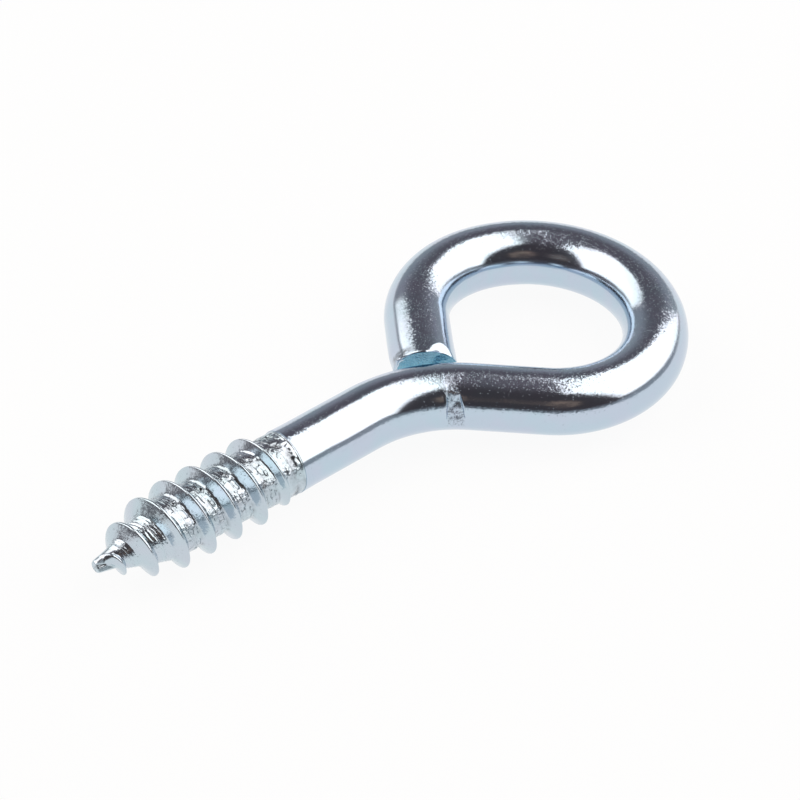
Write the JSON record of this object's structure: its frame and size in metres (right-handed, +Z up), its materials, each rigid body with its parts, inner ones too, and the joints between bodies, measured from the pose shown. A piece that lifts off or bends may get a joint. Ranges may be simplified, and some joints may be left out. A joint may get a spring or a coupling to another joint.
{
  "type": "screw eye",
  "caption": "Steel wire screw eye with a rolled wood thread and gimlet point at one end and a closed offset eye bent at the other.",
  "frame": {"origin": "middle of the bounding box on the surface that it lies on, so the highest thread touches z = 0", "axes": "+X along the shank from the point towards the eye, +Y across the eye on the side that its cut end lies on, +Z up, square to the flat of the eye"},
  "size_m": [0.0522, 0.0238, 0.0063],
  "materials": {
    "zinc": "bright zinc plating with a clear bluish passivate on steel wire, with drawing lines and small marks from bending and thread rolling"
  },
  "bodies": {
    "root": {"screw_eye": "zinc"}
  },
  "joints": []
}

Given instruction →
Copy out all lines from the material above that contain the string "with".

Exercise result →
Write the JSON record of this object's structure: its frame and size in metres (right-handed, +Z up), its materials, each rigid body with its parts, inner ones too, and the joints between bodies, measured from the pose shown. A piece that lifts off or bends may get a joint. Ranges may be simplified, and some joints may be left out. A joint may get a spring or a coupling to another joint.
  "caption": "Steel wire screw eye with a rolled wood thread and gimlet point at one end and a closed offset eye bent at the other.",
    "zinc": "bright zinc plating with a clear bluish passivate on steel wire, with drawing lines and small marks from bending and thread rolling"